Extrapolation: To solve the problem of out-of-date state information, extrapolation can be employed. Extrapolation is a best guess of the current state of an object, given a known past state. For example, suppose a player object has a last known position and velocity. Rather than placing the player at the server's stated position, the player object can be placed at the position extrapolated forward by velocity times the time difference.

In the Torque Game Engine, player objects controlled by other clients are simulated using both interpolation and extrapolation. When a player update is received from the server, the client extrapolates that position forward using the player's velocity and the sum of the time it will use to interpolate and the one-way message time from the server - essentially, the player interpolates to an extrapolated position. Once it has reached the extrapolated end point, the player will continue to extrapolate new positions until another update of the obect is received from the server.

By using interpolation and extrapolation, the client view can be made to reasonably, smoothly approximate the world of the server, but neither approach is sufficient for real-time objects that are directly controlled by player input. To solve this third, more difficult problem, client-side prediction is employed.

Client-side prediction is similar to extrapolation, in that the client is attempting to guess the server state of an object the server has authority over.
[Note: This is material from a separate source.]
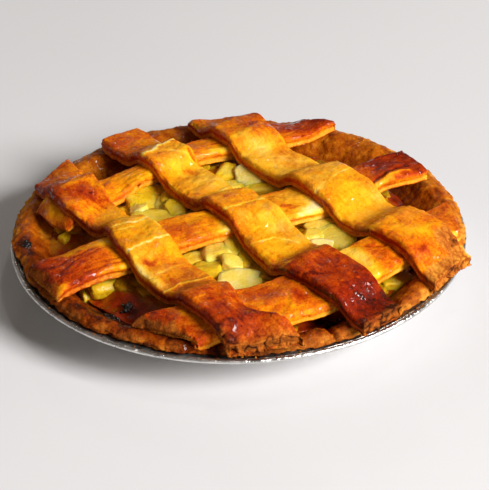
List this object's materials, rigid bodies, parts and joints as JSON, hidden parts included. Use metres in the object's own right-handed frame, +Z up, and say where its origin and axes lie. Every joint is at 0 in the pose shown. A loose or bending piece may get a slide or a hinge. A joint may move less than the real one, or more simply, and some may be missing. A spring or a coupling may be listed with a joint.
{
  "type": "lattice apple pie",
  "caption": "Round pie baked and left in its foil tin, with a rough pastry rim, apple filling and a laid lattice of wide glazed pastry strips.",
  "frame": {"origin": "centre of the underside of the tin, on the surface it stands on", "axes": "+Z up; the pie's front is towards -Y, and the long strips run from back left (-X, +Y) to front right (+X, -Y)"},
  "size_m": [0.2438, 0.2438, 0.0493],
  "materials": {
    "foil": "thin bright aluminium foil, pressed",
    "crust": "dark brown baked shortcrust, crumbly and partly glazed",
    "apple": "moist pale green-yellow stewed apple in its juice",
    "glazed_pastry": "golden to deep brown egg-glazed pastry"
  },
  "bodies": {
    "root": {"foil_tin": "foil", "pastry_case": "crust", "apple_filling": "apple", "lattice_cross_back": "glazed_pastry", "lattice_cross_middle": "glazed_pastry", "lattice_cross_front": "glazed_pastry", "lattice_long_left": "glazed_pastry", "lattice_long_middle": "glazed_pastry", "lattice_long_right": "glazed_pastry"}
  },
  "joints": []
}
In the case of simple extrapolation, however, the client doesn't have the benefit of the actual input data. Client-side prediction uses the inputs of the user to make a better guess about where the client-controlled object will be. Basically, the client performs the exact same object simulation as the server will eventually perform on that client's input data. As long as the client-controlled object is not acted upon by forces on the server that don't exist on the client or vice versa, the client and server state information for the object should perfectly agree. When they don't agree, interpolation can be employed to smoothly move the client object to the known server position and client-side prediction can be continued.